*THE RECORDS*:
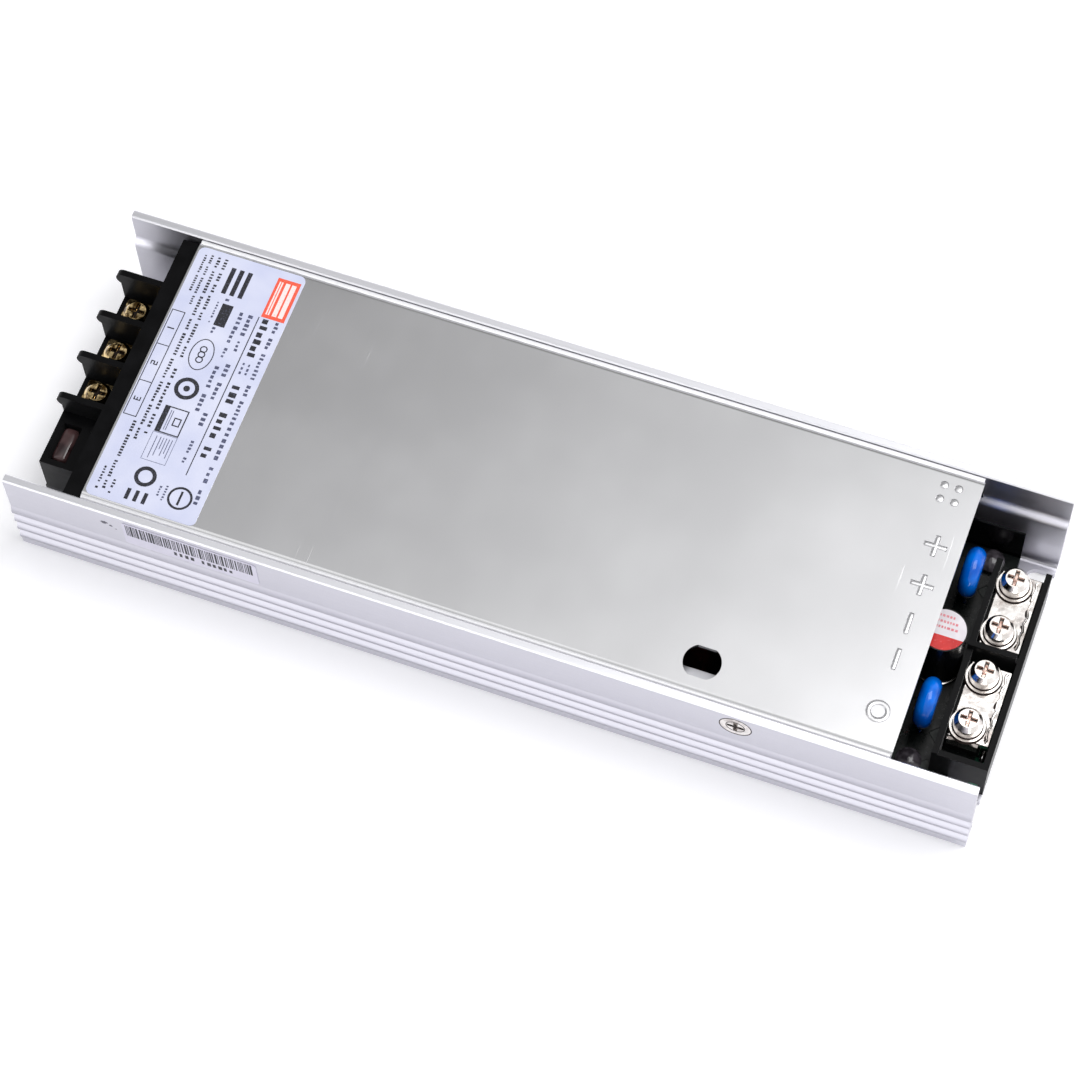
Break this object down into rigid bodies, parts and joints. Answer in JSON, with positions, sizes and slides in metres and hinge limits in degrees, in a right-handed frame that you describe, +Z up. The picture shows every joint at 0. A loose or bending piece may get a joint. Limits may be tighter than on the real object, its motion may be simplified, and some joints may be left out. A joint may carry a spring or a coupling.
{
  "type": "open frame power supply",
  "caption": "Slim open frame power supply: finned aluminium channel, folded steel cover, barrier input terminals at one end and screwed output bars at the other.",
  "frame": {"origin": "centre of the underside of the channel", "axes": "+X towards the output bars, +Y across the channel, +Z up"},
  "size_m": [0.178, 0.06, 0.024],
  "materials": {
    "anodised_aluminium": "satin clear anodised",
    "tinned_steel": "smooth tinplate, satin",
    "nickel_plate": "bright nickel plating",
    "brass": "yellow passivated",
    "printed_label": null,
    "white_sticker": null,
    "insulating_film": "black glossy film",
    "black_housing": "black moulded, semi gloss",
    "board_green": "solder mask",
    "natural_nylon": "natural nylon",
    "smoke_nylon": "dark translucent nylon",
    "blue_epoxy": "dipped epoxy, glossy",
    "black_sleeve": "shrink sleeve",
    "brown_case": "brown moulded case",
    "dark_epoxy": "dark green dipped coating",
    "yellow_case": "yellow box case",
    "ferrite": "sintered, matt",
    "enamelled_copper": "enamelled copper wire",
    "winding_tape": "yellow polyester tape",
    "black_phenolic": "moulded bobbin",
    "red_film": "dark red dipped film",
    "black_package": "moulded semiconductor package",
    "thermal_pad": "soft silicone pad",
    "clamp_aluminium": "mill finish"
  },
  "bodies": {
    "root": {"chassis": "anodised_aluminium", "cover": "tinned_steel", "cover_screws": "nickel_plate", "rating_label": "printed_label", "serial_sticker": "white_sticker", "top_insulator": "insulating_film", "base_insulator": "insulating_film", "circuit_board": "board_green", "board_spacers": "natural_nylon", "board_rivets": "smoke_nylon", "input_housing": "black_housing", "input_contact_1": "nickel_plate", "input_contact_2": "nickel_plate", "input_contact_3": "nickel_plate", "input_clamp_plates": "brass", "input_screws": "brass", "line_fuse": "brown_case", "output_housing": "black_housing", "output_bar_positive": "nickel_plate", "output_bar_negative": "nickel_plate", "output_nuts": "nickel_plate", "output_flat_washers": "nickel_plate", "output_spring_washers": "nickel_plate", "output_screws": "nickel_plate", "disc_capacitor_1": "blue_epoxy", "disc_capacitor_2": "blue_epoxy", "output_capacitor_1": "black_sleeve", "output_capacitor_2": "black_sleeve", "output_capacitor_3": "black_sleeve", "output_capacitor_4": "black_sleeve", "varistor": "blue_epoxy", "inrush_thermistor": "dark_epoxy", "line_filter_capacitor": "yellow_case", "line_choke_core": "ferrite", "line_choke_windings": "enamelled_copper", "boost_choke_core": "ferrite", "boost_choke_winding": "enamelled_copper", "bulk_capacitor_1": "black_sleeve", "bulk_capacitor_2": "black_sleeve", "transformer_core": "ferrite", "transformer_bobbin": "black_phenolic", "transformer_winding": "winding_tape", "resonant_capacitor": "red_film", "bridge_rectifier": "black_package", "boost_transistor": "black_package", "boost_diode": "black_package", "switch_transistor_1": "black_package", "switch_transistor_2": "black_package", "output_rectifier_1": "black_package", "output_rectifier_2": "black_package", "far_thermal_pad": "thermal_pad", "switch_thermal_pad": "thermal_pad", "rectifier_thermal_pad": "thermal_pad", "far_clamp_bar": "clamp_aluminium", "switch_clamp_bar": "clamp_aluminium", "rectifier_clamp_bar": "clamp_aluminium", "clamp_screws": "nickel_plate", "control_board": "board_green"}
  },
  "joints": []
}
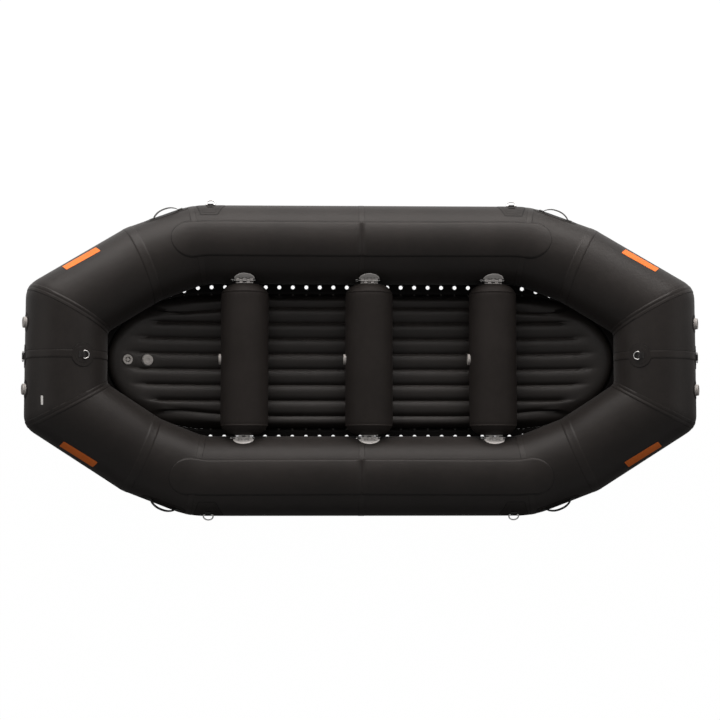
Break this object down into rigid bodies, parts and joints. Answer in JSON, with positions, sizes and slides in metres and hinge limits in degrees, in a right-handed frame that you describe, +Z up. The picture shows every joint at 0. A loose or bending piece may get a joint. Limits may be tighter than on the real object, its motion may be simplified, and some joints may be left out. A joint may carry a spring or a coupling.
{
  "type": "whitewater raft",
  "caption": "Self-bailing inflatable whitewater raft with kicked-up ends, I-beam floor, hinged thwarts, D-rings, carry handles and air valves.",
  "frame": {"origin": "middle of the footprint, on the ground under the side tubes", "axes": "+X towards the stern, +Y to starboard, +Z up; the bow with the floor valves is at -X"},
  "size_m": [4.2512, 2.049, 0.7205],
  "materials": {
    "tube_fabric": "matte",
    "baffle_fabric": "matte",
    "skirt_fabric": "matte",
    "floor_fabric": "matte",
    "thwart_fabric": "matte",
    "valve_plastic": "satin",
    "cap_plastic": "satin",
    "hinge_plastic": "satin",
    "rod_steel": "satin",
    "ring_steel": "polished",
    "webbing": "matte"
  },
  "bodies": {
    "raft": {"bow_centre_tape": "webbing", "bow_port_carry_handle": "webbing", "bow_port_d_ring_patch": "webbing", "bow_starboard_carry_handle": "webbing", "bow_starboard_d_ring_patch": "webbing", "bow_thwart": "thwart_fabric", "bow_thwart_hinge_leaf_port": "hinge_plastic", "bow_thwart_hinge_leaf_starboard": "hinge_plastic", "bow_thwart_valve_body": "valve_plastic", "bulkhead_bow": "baffle_fabric", "bulkhead_port": "baffle_fabric", "bulkhead_starboard": "baffle_fabric", "bulkhead_stern": "baffle_fabric", "chamber_bow_port": "tube_fabric", "chamber_bow_port_valve_body": "valve_plastic", "chamber_bow_starboard": "tube_fabric", "chamber_bow_starboard_valve_body": "valve_plastic", "chamber_stern_port": "tube_fabric", "chamber_stern_port_valve_body": "valve_plastic", "chamber_stern_starboard": "tube_fabric", "chamber_stern_starboard_valve_body": "valve_plastic", "drain_skirt": "skirt_fabric", "floor": "floor_fabric", "floor_relief_valve": "valve_plastic", "floor_valve_body": "valve_plastic", "middle_thwart": "thwart_fabric", "middle_thwart_hinge_leaf_port": "hinge_plastic", "middle_thwart_hinge_leaf_starboard": "hinge_plastic", "middle_thwart_valve_body": "valve_plastic", "stern_centre_tape": "webbing", "stern_port_carry_handle": "webbing", "stern_port_d_ring_patch": "webbing", "stern_starboard_carry_handle": "webbing", "stern_starboard_d_ring_patch": "webbing", "stern_thwart": "thwart_fabric", "stern_thwart_hinge_leaf_port": "hinge_plastic", "stern_thwart_hinge_leaf_starboard": "hinge_plastic", "stern_thwart_valve_body": "valve_plastic"},
    "bow_starboard_d_ring_body": {"bow_starboard_d_ring": "ring_steel"},
    "bow_port_d_ring_body": {"bow_port_d_ring": "ring_steel"},
    "bow_outer_d_ring_body": {"bow_outer_d_ring": "ring_steel"},
    "bow_top_d_ring_body": {"bow_top_d_ring": "ring_steel"},
    "stern_starboard_d_ring_body": {"stern_starboard_d_ring": "ring_steel"},
    "stern_port_d_ring_body": {"stern_port_d_ring": "ring_steel"},
    "stern_outer_d_ring_body": {"stern_outer_d_ring": "ring_steel"},
    "stern_top_d_ring_body": {"stern_top_d_ring": "ring_steel"},
    "chamber_bow_starboard_valve_cap_body": {"chamber_bow_starboard_valve_cap": "cap_plastic"},
    "chamber_bow_port_valve_cap_body": {"chamber_bow_port_valve_cap": "cap_plastic"},
    "chamber_stern_starboard_valve_cap_body": {"chamber_stern_starboard_valve_cap": "cap_plastic"},
    "chamber_stern_port_valve_cap_body": {"chamber_stern_port_valve_cap": "cap_plastic"},
    "floor_valve_cap_body": {"floor_valve_cap": "cap_plastic"},
    "bow_thwart_valve_cap_body": {"bow_thwart_valve_cap": "cap_plastic"},
    "middle_thwart_valve_cap_body": {"middle_thwart_valve_cap": "cap_plastic"},
    "stern_thwart_valve_cap_body": {"stern_thwart_valve_cap": "cap_plastic"},
    "bow_thwart_hinge_rod_starboard_body": {"bow_thwart_hinge_rod_starboard": "rod_steel"},
    "bow_thwart_hinge_rod_port_body": {"bow_thwart_hinge_rod_port": "rod_steel"},
    "middle_thwart_hinge_rod_starboard_body": {"middle_thwart_hinge_rod_starboard": "rod_steel"},
    "middle_thwart_hinge_rod_port_body": {"middle_thwart_hinge_rod_port": "rod_steel"},
    "stern_thwart_hinge_rod_starboard_body": {"stern_thwart_hinge_rod_starboard": "rod_steel"},
    "stern_thwart_hinge_rod_port_body": {"stern_thwart_hinge_rod_port": "rod_steel"}
  },
  "joints": [
    {"name": "bow_starboard_d_ring_swing", "type": "hinge", "parent": "raft", "child": "bow_starboard_d_ring_body", "pos_m": [-0.967, 0.98824, 0.35353], "axis": [1, 0, 0], "range_deg": [-28, 152]},
    {"name": "bow_port_d_ring_swing", "type": "hinge", "parent": "raft", "child": "bow_port_d_ring_body", "pos_m": [-0.967, -0.98824, 0.35353], "axis": [1, 0, 0], "range_deg": [-152, 28]},
    {"name": "bow_outer_d_ring_swing", "type": "hinge", "parent": "raft", "child": "bow_outer_d_ring_body", "pos_m": [-2.10922, 0, 0.51714], "axis": [0, 1, 0], "range_deg": [-6, 174]},
    {"name": "bow_top_d_ring_swing", "type": "hinge", "parent": "raft", "child": "bow_top_d_ring_body", "pos_m": [-1.70473, 0, 0.68468], "axis": [0, 1, 0], "range_deg": [-174, 6]},
    {"name": "stern_starboard_d_ring_swing", "type": "hinge", "parent": "raft", "child": "stern_starboard_d_ring_body", "pos_m": [0.967, 0.98824, 0.35353], "axis": [1, 0, 0], "range_deg": [-28, 152]},
    {"name": "stern_port_d_ring_swing", "type": "hinge", "parent": "raft", "child": "stern_port_d_ring_body", "pos_m": [0.967, -0.98824, 0.35353], "axis": [1, 0, 0], "range_deg": [-152, 28]},
    {"name": "stern_outer_d_ring_swing", "type": "hinge", "parent": "raft", "child": "stern_outer_d_ring_body", "pos_m": [2.10922, 0, 0.51714], "axis": [0, 1, 0], "range_deg": [-174, 6]},
    {"name": "stern_top_d_ring_swing", "type": "hinge", "parent": "raft", "child": "stern_top_d_ring_body", "pos_m": [1.70473, 0, 0.68468], "axis": [0, 1, 0], "range_deg": [-6, 174]},
    {"name": "chamber_bow_starboard_valve_cap_turn", "type": "hinge", "parent": "raft", "child": "chamber_bow_starboard_valve_cap_body", "pos_m": [-2.08454, 0.208, 0.56251], "axis": [-0.9239, 0, 0.3827], "range_deg": [0, 90]},
    {"name": "chamber_bow_port_valve_cap_turn", "type": "hinge", "parent": "raft", "child": "chamber_bow_port_valve_cap_body", "pos_m": [-2.08454, -0.208, 0.56251], "axis": [-0.9239, 0, 0.3827], "range_deg": [0, 90]},
    {"name": "chamber_stern_starboard_valve_cap_turn", "type": "hinge", "parent": "raft", "child": "chamber_stern_starboard_valve_cap_body", "pos_m": [2.08454, 0.208, 0.56251], "axis": [0.9239, 0, 0.3827], "range_deg": [0, 90]},
    {"name": "chamber_stern_port_valve_cap_turn", "type": "hinge", "parent": "raft", "child": "chamber_stern_port_valve_cap_body", "pos_m": [2.08454, -0.208, 0.56251], "axis": [0.9239, 0, 0.3827], "range_deg": [0, 90]},
    {"name": "floor_valve_cap_turn", "type": "hinge", "parent": "raft", "child": "floor_valve_cap_body", "pos_m": [-1.37833, 0, 0.20669], "axis": [0.3937, 0, 0.9192], "range_deg": [0, 90]},
    {"name": "bow_thwart_valve_cap_turn", "type": "hinge", "parent": "raft", "child": "bow_thwart_valve_cap_body", "pos_m": [-0.88235, 0, 0.30278], "axis": [-1, 0, 0], "range_deg": [0, 90]},
    {"name": "middle_thwart_valve_cap_turn", "type": "hinge", "parent": "raft", "child": "middle_thwart_valve_cap_body", "pos_m": [-0.08635, 0, 0.30278], "axis": [-1, 0, 0], "range_deg": [0, 90]},
    {"name": "stern_thwart_valve_cap_turn", "type": "hinge", "parent": "raft", "child": "stern_thwart_valve_cap_body", "pos_m": [0.70965, 0, 0.30278], "axis": [-1, 0, 0], "range_deg": [0, 90]},
    {"name": "bow_thwart_hinge_rod_starboard_pull", "type": "slide", "parent": "raft", "child": "bow_thwart_hinge_rod_starboard_body", "axis": [-1, 0, 0], "range_m": [0, 0.14]},
    {"name": "bow_thwart_hinge_rod_port_pull", "type": "slide", "parent": "raft", "child": "bow_thwart_hinge_rod_port_body", "axis": [-1, 0, 0], "range_m": [0, 0.14]},
    {"name": "middle_thwart_hinge_rod_starboard_pull", "type": "slide", "parent": "raft", "child": "middle_thwart_hinge_rod_starboard_body", "axis": [-1, 0, 0], "range_m": [0, 0.14]},
    {"name": "middle_thwart_hinge_rod_port_pull", "type": "slide", "parent": "raft", "child": "middle_thwart_hinge_rod_port_body", "axis": [-1, 0, 0], "range_m": [0, 0.14]},
    {"name": "stern_thwart_hinge_rod_starboard_pull", "type": "slide", "parent": "raft", "child": "stern_thwart_hinge_rod_starboard_body", "axis": [-1, 0, 0], "range_m": [0, 0.14]},
    {"name": "stern_thwart_hinge_rod_port_pull", "type": "slide", "parent": "raft", "child": "stern_thwart_hinge_rod_port_body", "axis": [-1, 0, 0], "range_m": [0, 0.14]}
  ]
}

*THE TASK*: Search the data for "with". Copy every matching line.

*RESULT FOR THIS TASK*:
Break this object down into rigid bodies, parts and joints. Answer in JSON, with positions, sizes and slides in metres and hinge limits in degrees, in a right-handed frame that you describe, +Z up. The picture shows every joint at 0. A loose or bending piece may get a joint. Limits may be tighter than on the real object, its motion may be simplified, and some joints may be left out. A joint may carry a spring or a coupling.
Break this object down into rigid bodies, parts and joints. Answer in JSON, with positions, sizes and slides in metres and hinge limits in degrees, in a right-handed frame that you describe, +Z up. The picture shows every joint at 0. A loose or bending piece may get a joint. Limits may be tighter than on the real object, its motion may be simplified, and some joints may be left out. A joint may carry a spring or a coupling.
  "caption": "Self-bailing inflatable whitewater raft with kicked-up ends, I-beam floor, hinged thwarts, D-rings, carry handles and air valves.",
  "frame": {"origin": "middle of the footprint, on the ground under the side tubes", "axes": "+X towards the stern, +Y to starboard, +Z up; the bow with the floor valves is at -X"},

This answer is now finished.